The adrenaline had my hands shaking as I grabbed the curled-up hose and screwed it onto the spigot. The other man made his way through the gate and followed me, unkinking the line as I ran toward the crackling flames. Water, spraying from the hose, was met with the fire’s angry, hissing protest. Flames went down and smoke billowed. A mouse scurried up the side of the fence, trying to escape the chaos, and when I looked up, the two men were dumping water and dirt on the orange embers. One of them had my shovel. “You look like you know what you’re doing,” one of us said.

“I have no idea what I’m doing,” he yelled back, smiling. We all laughed. Then a woman arrived with her dog, and the man with the shovel took the leash.

“I called 911,” she said. We all stared at the black, smoldering mess. In a few minutes, there were sirens, and then a fireman, suited up in orange and yellow, came running down the trail.

When he saw the fire was out, he spoke into the radio on his chest: “All units, the fire’s out.” Other firemen came back with a hose, but the Captain said, “Wait just a minute John. I want to see if we can find the source here.” They waited, but he never found anything, and then they hosed it all down for good measure.

Noah rode by on his bike, wide-eyed with excitement. “Good job wearing a helmet, young man,” one of them said. “You wanna try out the hose?” At first, Noah said “no”, but after some urging, he gave his bike to one of the other firemen, pulled back on the hose handle, and let that water fly. He smiled, and all of us laughed, enjoying the moment. One of my neighbors, the two men, and the woman who called 911 stood with me as we watched the firemen work, and then after a while, we shook hands and they were gone.

When I walked back into my house, the blanket I threw off was lying on the floor, it’s disheveled mess a reminder of the whitewater that interrupted my calm. Looking out my window, my charred fence looked pitiful, but there was a peace in me, a peace much more profound than the quiet filling my empty house.

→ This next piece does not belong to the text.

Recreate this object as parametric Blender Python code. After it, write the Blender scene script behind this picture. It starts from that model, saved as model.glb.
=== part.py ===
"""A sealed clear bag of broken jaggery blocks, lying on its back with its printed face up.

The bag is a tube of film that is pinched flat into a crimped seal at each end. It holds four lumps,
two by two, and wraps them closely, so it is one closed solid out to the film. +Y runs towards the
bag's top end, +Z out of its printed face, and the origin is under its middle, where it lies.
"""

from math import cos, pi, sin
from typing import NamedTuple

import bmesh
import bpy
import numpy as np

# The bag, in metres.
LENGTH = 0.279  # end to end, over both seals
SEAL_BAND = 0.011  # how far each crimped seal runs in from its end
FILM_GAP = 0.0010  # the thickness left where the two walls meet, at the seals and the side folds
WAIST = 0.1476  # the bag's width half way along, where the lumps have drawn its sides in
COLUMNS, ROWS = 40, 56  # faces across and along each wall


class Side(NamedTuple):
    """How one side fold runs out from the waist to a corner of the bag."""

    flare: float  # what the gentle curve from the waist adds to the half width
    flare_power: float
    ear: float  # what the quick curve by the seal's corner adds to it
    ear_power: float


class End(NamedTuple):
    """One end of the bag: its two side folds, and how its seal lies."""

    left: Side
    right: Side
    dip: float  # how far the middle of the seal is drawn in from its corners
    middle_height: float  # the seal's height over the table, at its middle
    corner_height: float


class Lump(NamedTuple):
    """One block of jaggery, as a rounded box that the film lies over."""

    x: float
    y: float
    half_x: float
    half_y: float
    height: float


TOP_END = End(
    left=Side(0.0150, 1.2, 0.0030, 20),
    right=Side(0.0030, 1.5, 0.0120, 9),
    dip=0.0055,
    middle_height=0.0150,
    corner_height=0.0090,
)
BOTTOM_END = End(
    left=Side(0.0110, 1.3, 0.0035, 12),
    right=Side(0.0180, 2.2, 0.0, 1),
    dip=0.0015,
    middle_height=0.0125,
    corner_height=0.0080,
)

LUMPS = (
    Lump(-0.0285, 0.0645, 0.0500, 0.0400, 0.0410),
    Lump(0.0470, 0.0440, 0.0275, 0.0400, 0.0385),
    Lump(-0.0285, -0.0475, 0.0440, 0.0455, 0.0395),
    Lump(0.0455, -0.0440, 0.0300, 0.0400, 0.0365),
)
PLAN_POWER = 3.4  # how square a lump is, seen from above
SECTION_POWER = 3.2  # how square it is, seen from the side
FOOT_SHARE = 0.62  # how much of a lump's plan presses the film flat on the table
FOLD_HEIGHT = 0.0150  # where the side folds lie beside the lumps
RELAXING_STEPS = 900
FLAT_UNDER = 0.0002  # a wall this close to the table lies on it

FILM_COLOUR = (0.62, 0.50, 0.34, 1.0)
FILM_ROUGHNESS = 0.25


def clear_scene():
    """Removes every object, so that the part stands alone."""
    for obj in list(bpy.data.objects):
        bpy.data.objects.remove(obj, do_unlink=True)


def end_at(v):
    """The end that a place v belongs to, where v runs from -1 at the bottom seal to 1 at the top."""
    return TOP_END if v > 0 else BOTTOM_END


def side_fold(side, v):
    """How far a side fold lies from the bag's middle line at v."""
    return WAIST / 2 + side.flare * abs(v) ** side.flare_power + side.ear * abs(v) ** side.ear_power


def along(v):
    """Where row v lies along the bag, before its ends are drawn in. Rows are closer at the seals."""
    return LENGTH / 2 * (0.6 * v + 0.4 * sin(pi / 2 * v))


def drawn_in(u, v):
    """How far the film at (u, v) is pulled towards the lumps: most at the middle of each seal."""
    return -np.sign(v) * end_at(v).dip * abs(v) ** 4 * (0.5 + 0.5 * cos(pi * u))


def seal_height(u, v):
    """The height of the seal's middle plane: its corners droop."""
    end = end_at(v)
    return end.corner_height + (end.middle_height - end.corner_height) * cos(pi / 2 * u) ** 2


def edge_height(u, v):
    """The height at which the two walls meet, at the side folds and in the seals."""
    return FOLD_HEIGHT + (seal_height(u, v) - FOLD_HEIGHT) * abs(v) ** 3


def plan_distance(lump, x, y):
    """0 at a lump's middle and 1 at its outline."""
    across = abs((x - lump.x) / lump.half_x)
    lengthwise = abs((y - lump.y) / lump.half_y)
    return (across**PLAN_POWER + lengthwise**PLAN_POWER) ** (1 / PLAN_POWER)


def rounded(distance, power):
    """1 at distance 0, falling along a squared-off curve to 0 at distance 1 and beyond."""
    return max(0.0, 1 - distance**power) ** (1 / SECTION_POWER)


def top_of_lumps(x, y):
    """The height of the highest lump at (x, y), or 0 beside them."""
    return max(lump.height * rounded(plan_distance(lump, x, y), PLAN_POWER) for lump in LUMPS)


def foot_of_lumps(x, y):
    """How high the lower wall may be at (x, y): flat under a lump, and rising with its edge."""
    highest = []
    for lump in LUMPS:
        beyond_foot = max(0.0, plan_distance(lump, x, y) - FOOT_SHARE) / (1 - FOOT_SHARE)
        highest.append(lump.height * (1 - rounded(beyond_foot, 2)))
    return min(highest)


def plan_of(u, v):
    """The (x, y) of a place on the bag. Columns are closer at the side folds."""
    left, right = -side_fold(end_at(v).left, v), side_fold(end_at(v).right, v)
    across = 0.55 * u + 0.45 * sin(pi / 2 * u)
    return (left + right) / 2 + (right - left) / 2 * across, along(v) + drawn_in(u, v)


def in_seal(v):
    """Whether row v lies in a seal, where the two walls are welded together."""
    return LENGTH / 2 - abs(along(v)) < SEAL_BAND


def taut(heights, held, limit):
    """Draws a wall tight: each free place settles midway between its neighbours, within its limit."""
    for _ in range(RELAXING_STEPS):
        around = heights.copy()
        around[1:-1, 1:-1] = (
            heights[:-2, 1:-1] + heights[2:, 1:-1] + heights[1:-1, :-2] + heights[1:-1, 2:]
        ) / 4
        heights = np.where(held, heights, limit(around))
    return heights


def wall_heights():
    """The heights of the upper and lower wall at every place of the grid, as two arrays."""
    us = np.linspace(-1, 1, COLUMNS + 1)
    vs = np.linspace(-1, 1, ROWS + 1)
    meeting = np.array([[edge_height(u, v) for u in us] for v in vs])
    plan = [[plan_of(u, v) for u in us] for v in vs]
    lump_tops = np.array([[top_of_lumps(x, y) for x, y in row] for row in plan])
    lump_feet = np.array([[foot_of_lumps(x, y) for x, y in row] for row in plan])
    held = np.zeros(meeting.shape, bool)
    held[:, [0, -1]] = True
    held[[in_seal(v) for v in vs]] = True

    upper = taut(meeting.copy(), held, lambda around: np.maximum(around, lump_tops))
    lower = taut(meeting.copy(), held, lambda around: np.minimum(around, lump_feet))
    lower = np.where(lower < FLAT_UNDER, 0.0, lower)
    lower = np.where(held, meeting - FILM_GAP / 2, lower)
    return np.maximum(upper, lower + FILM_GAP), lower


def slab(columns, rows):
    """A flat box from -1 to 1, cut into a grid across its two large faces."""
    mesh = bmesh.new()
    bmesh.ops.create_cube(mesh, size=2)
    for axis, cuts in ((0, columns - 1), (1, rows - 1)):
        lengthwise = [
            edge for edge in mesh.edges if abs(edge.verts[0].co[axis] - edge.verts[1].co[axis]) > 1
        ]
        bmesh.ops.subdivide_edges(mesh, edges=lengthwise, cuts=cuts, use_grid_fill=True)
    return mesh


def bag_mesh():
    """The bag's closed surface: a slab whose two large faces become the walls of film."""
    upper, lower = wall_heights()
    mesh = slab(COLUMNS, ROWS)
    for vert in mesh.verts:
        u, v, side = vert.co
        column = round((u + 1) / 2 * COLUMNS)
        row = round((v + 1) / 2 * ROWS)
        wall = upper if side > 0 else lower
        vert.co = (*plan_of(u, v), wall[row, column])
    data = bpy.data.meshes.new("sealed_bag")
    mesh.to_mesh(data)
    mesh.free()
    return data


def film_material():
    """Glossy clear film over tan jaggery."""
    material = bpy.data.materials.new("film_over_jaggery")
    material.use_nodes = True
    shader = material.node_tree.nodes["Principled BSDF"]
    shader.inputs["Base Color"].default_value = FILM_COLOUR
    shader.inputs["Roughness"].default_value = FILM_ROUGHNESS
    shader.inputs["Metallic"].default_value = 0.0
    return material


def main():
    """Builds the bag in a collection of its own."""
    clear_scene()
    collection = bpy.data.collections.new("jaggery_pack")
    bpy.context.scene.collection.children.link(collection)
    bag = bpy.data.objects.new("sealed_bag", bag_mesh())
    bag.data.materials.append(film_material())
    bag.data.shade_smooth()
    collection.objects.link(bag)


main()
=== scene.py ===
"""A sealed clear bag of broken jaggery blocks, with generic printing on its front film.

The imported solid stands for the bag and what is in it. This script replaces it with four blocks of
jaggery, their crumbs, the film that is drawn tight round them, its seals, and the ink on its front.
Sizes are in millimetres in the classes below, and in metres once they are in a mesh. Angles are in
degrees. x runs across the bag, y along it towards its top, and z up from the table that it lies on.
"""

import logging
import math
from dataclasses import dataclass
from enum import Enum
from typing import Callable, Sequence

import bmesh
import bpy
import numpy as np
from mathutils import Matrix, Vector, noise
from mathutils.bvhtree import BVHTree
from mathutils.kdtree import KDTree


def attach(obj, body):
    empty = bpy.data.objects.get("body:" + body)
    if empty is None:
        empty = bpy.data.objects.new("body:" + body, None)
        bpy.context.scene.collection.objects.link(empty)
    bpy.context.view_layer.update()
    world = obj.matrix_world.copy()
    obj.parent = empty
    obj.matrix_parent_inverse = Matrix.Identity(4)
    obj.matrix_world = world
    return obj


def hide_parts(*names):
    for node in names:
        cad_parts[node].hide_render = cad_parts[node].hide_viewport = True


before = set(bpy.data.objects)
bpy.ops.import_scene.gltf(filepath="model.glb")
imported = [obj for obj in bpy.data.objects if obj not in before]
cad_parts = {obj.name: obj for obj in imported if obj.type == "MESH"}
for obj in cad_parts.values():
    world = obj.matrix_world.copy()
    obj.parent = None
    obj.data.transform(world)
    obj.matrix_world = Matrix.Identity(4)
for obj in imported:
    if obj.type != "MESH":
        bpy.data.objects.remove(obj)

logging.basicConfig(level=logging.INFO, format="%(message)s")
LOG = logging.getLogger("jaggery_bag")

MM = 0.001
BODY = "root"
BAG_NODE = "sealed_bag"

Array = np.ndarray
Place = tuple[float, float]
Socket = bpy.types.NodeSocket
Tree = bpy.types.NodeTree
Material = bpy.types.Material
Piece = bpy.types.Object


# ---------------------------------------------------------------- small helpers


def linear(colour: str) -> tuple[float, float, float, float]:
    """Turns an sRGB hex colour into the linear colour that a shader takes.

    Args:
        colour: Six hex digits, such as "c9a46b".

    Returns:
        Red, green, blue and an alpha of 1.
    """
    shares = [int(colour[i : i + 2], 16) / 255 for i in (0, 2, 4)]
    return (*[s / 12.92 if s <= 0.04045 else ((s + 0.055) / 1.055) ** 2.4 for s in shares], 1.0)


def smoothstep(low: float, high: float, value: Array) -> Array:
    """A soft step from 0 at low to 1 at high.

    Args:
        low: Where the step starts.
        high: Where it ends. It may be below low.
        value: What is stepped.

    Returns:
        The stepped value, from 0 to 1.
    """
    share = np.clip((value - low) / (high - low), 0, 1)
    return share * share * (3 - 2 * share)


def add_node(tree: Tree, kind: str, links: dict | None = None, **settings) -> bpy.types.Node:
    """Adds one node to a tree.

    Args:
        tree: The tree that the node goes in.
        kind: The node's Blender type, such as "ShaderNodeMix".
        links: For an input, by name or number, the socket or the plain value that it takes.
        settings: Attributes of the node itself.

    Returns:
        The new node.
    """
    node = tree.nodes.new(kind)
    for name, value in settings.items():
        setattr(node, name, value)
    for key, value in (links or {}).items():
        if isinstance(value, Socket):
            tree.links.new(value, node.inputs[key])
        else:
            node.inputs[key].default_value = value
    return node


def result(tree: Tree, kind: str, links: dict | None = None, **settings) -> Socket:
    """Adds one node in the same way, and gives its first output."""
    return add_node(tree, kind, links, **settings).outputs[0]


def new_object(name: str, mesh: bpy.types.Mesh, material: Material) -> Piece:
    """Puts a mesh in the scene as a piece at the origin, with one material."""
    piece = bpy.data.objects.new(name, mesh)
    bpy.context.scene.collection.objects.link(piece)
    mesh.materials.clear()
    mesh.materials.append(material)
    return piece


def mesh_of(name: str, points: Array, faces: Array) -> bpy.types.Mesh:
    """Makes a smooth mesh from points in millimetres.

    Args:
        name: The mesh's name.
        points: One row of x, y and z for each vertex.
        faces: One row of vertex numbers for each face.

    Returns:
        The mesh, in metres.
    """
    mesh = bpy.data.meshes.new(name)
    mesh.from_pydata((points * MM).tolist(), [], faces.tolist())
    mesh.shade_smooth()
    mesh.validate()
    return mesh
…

People ask me, “What do you think caused it?” and I don’t have an answer; the Captain never found anything. But I do understand that need to know. When hard things happen, when the river rages with whitewater, we want to know why. Maybe we get mad at God or blame ourselves. We might even pray against a very real spiritual enemy we can’t see. Trying to find the source of our whitewater isn’t wrong, as long as we’re okay with not always finding answers.

What I do know is the source of the peace I felt when I walked back in the house. God was there! After Deb’s accident, the visits, prayers and meals were His arms wrapped around us. When two strangers showed up at my burning fence, that was His timing, and when some firemen took time to put a smile on Noah’s face, I knew He was smiling too.

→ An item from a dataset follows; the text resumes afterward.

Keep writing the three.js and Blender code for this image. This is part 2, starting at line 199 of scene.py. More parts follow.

Deb and I have talked about sprinkling some wildflower seeds in that soil, now rich with black ash. If that fire never happened, there’d be no ash for the flowers, and I wonder sometimes; what if our rivers were always calm, what if our fences never caught fire and there were no car accidents? Would we see God as clearly? It’s so often the hard parts of life that open our eyes to His goodness. It’s the deserts that make us so open to His love, and sometimes it’s in the ash of a charred fence that we find beauty.